When organisers asked more than 300 founders and investors which high-profile AI startup they viewed as the weakest bet, the answers pointed to a shifting mood in the Valley rather than standard conference chatter.
The survey, conducted by conference organiser and independent journalist Eric Newcomer, delivered an unexpected ranking: AI search company Perplexity was voted most likely to flop, with ChatGPT maker OpenAI landing in second place, reported Business Insider.
The poll was unscientific and anonymous, but it laid bare a tension many in the sector acknowledge privately: even as money pours into artificial intelligence, confidence in some of its highest-valued companies is wavering.
Why Perplexity topped the list
For close followers of the sector, Perplexity’s ranking was not surprising. The company, which pitches itself as an AI-powered challenger to Google Search, has become a symbol of frothy valuations.
Business Insider recently reported that Perplexity has raised repeated funding rounds in rapid succession, attracting investor demand at valuations ranging from $14 billion to as high as $50 billion.

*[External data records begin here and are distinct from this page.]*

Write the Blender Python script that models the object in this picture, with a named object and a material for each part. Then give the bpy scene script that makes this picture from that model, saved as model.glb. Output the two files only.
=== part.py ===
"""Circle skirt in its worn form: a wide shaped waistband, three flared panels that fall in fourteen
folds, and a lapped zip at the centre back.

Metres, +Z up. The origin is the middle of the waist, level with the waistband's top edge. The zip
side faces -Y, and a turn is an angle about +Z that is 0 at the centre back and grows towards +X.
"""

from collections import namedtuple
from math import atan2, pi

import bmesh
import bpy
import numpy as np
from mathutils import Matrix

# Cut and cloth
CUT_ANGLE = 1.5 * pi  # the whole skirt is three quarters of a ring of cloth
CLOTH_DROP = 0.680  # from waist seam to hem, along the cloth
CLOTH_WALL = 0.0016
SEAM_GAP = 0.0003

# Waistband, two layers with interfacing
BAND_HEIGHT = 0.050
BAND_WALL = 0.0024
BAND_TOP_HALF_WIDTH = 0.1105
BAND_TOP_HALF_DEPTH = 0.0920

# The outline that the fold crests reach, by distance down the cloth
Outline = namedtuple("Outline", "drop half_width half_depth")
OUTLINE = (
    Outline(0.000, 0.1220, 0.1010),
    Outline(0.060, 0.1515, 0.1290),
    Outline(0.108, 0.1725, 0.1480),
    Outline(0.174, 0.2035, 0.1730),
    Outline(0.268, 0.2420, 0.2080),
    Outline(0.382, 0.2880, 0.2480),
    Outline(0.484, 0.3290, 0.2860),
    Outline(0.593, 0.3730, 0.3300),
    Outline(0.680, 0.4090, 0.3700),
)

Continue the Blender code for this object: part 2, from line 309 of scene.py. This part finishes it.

Company spokesperson Jesse Dwyer replied to an email by Business Insider, saying, "Geeze, it (Cerebral Valley result) sounds more like the judgmental valley conference."
OpenAI’s surprising second place
OpenAI finishing just behind Perplexity caught more attention. The company is widely regarded as the consumer face of the AI revolution, with runaway adoption of ChatGPT and major enterprise deals.
Yet its soaring valuation and massive infrastructure commitments have fuelled quiet unease among some investors.
In a recent interview with investor Brad Gerstner, OpenAI CEO Sam Altman pushed back strongly against the idea that the company is overpriced.
Gerster asked: "How can a company with $13 billion in revenues make $1.4 trillion of spend commitments?"
Altman replied: "If you want to sell your shares, I'll find you a buyer. Enough."
Despite their place on the “most likely to fall” list, both OpenAI and Perplexity also appeared on the opposite end of the same survey as the companies attendees would bet on.
What industry leaders say about AI bubble
Across panels, speakers agreed that the AI sector is deep inside a bubble, but that bubbles are not inherently bad.
"I think every technology cycle, by definition, is a bubble. And the real question is, what are the enduring companies and how big will they be?" Kleiner Perkins partner Ilya Fushman told the audience, as reported by Business Insider.
Solo VC Elad Gil likened the moment to the late-1990s dotcom years. "There's going to be a few dozen things that become massive, a handful that will be truly outsize generational things, and then everything else is going to go away in one form or another," he said.